The requested data can then be read from disk, added to the page cache, and returned to the user:

error = mapping->a_ops->readpage(file, page);

[1, P. 329]

“Write operations are a bit different. For file mappings, whenever a page is modified, the VM simply calls” SetPageDirty(page) [1, P. 329].

“The kernel later writes the page out via the writepage() method. Write operations on specific files are more complicated.
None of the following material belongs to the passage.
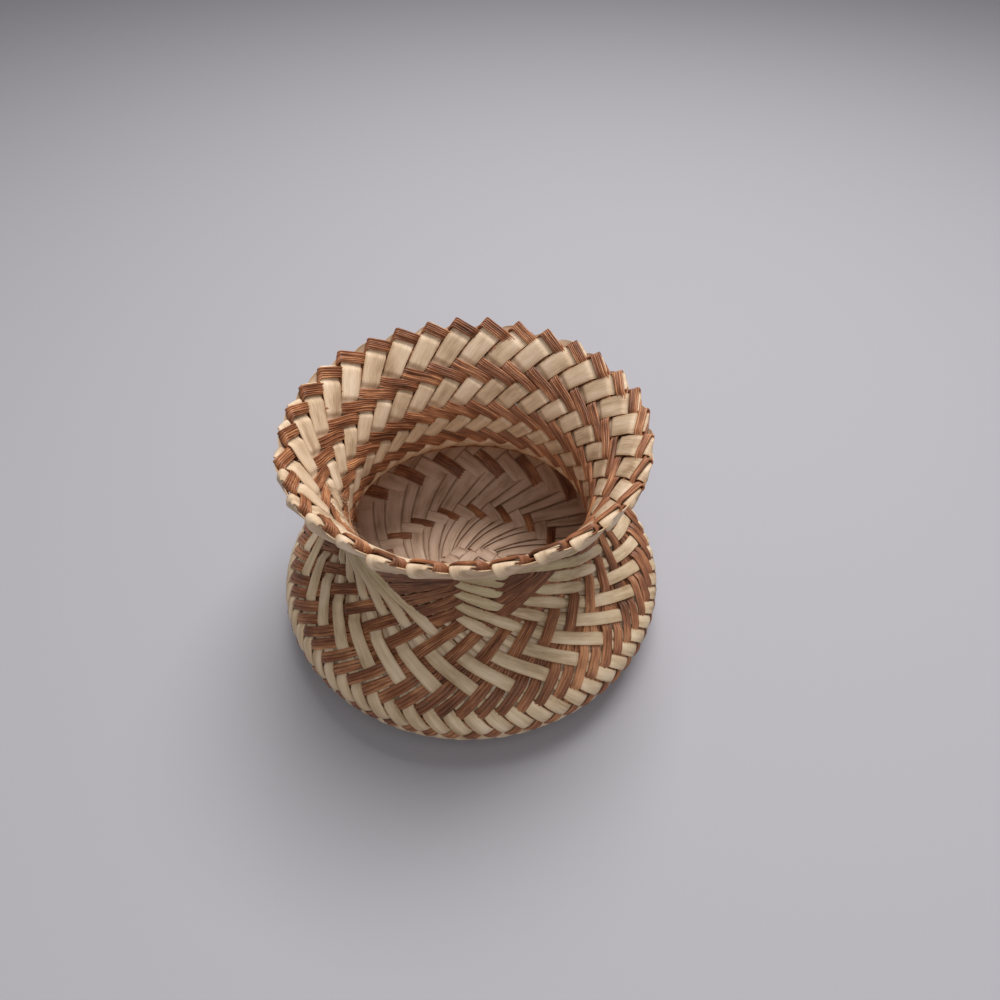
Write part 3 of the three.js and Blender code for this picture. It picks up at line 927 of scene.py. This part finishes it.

The generic write path in mm/filemap.c performs the following steps”:

page = __grab_cache_page(mapping, index, &cached_page, &lru_pvec);
status = a_ops->prepare_write(file, page, offset, offset+bytes);
page_fault = filemap_copy_from_user(page, offset, buf, bytes);
status = a_ops->commit_write(file, page, offset, offset+bytes);

The Flusher Threads

The flusher threads periodically write dirty pages to disk [1, P. 331].

There are three situations that cause writes:

When free memory shrinks below a predefined threshold.
When dirty data grows older than a specific threshold.
When a user process calls the sync() or fsync() system calls.

[1, P. 330]

When free memory shrinks below the threshold (defined by the dirty_background_ratio sysctl), the kernel invokes wakeup_flusher_threads() to wake up one or more flusher threads to run bdi_writeback_all(). bdi_writeback_all() takes the number of pages to write-back as a parameter. It will continue writing back pages until either the free memory is above the dirty_background_ratio threshold, or until the minimum number of pages has been written out [1, Pp. 331-2].

To ensure dirty data doesn’t grow older than a specific threshold, a kernel thread periodically wakes up and writes out old dirty pages [1, P. 332].

References

[1] L. R., Linux Kernel Development (Developer’s Library), 3rd ed. Addison-Wesley Professional, 2010.